-------- Dataset --------

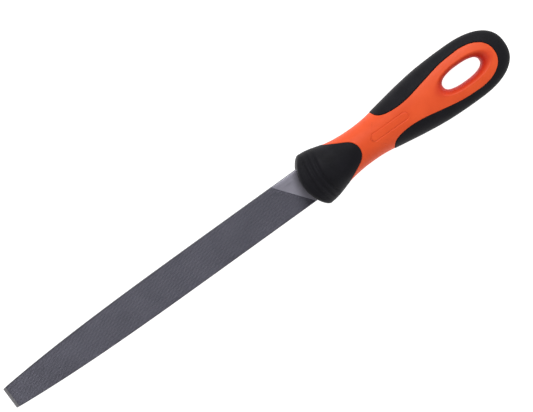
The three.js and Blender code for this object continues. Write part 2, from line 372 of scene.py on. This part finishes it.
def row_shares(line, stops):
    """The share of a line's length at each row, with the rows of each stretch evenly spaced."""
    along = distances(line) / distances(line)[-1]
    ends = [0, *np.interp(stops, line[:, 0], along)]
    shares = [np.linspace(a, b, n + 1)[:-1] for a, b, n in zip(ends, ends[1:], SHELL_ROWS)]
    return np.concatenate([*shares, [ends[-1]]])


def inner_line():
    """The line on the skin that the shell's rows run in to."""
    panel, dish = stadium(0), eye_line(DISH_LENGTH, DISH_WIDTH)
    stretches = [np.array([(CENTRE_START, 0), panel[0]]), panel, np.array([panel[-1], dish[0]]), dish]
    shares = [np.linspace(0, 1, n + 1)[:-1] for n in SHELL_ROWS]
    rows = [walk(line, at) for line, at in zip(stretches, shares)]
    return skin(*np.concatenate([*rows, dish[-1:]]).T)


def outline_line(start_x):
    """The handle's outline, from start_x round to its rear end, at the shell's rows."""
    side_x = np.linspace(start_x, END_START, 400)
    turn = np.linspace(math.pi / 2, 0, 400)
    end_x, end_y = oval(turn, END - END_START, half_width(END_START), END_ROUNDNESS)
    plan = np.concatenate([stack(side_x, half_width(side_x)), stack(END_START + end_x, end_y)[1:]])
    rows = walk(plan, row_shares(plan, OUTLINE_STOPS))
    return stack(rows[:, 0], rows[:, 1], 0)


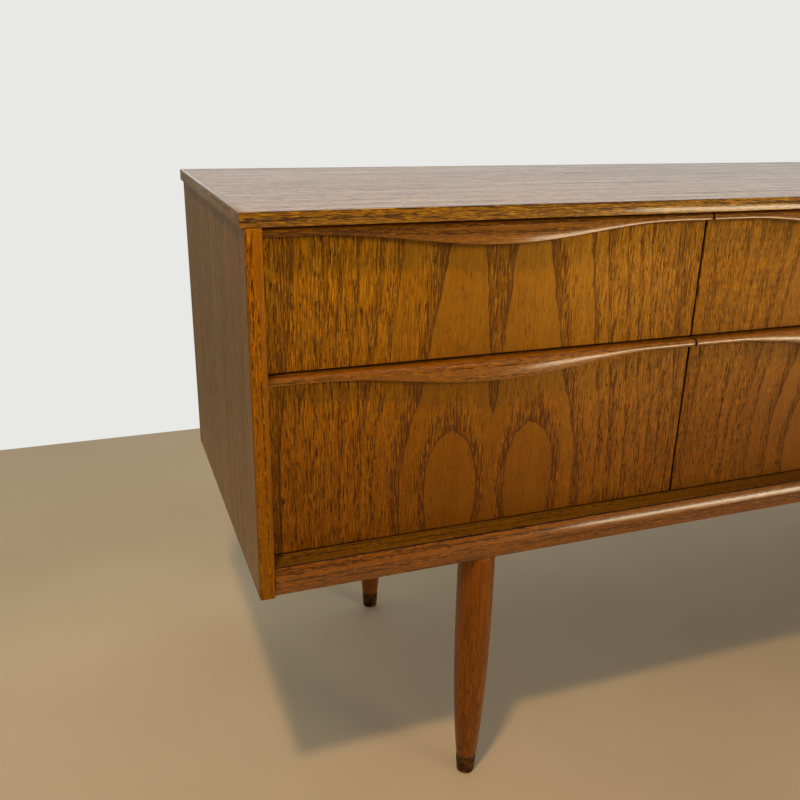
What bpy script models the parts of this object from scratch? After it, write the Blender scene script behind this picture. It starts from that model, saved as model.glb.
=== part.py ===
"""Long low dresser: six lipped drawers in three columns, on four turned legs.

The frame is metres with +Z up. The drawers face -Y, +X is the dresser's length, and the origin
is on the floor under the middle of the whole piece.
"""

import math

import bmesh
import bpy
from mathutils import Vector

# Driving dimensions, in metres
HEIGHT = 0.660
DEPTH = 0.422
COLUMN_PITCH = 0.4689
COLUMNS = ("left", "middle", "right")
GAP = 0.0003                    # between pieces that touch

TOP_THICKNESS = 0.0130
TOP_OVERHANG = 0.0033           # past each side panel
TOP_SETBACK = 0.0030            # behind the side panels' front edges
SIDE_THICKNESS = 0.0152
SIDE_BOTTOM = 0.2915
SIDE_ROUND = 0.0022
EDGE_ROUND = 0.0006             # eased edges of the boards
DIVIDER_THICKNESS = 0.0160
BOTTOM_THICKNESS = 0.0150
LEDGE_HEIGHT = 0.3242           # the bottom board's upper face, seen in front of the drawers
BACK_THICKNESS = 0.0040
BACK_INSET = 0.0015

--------

- [The request] Within the material above, extract exactly the lines that start at the line containing "What bpy script" and stop after the line containing "from mathutils import Vector", and only those.

- [Answer to the task]
What bpy script models the parts of this object from scratch? After it, write the Blender scene script behind this picture. It starts from that model, saved as model.glb.
=== part.py ===
"""Long low dresser: six lipped drawers in three columns, on four turned legs.

The frame is metres with +Z up. The drawers face -Y, +X is the dresser's length, and the origin
is on the floor under the middle of the whole piece.
"""

import math

import bmesh
import bpy
from mathutils import Vector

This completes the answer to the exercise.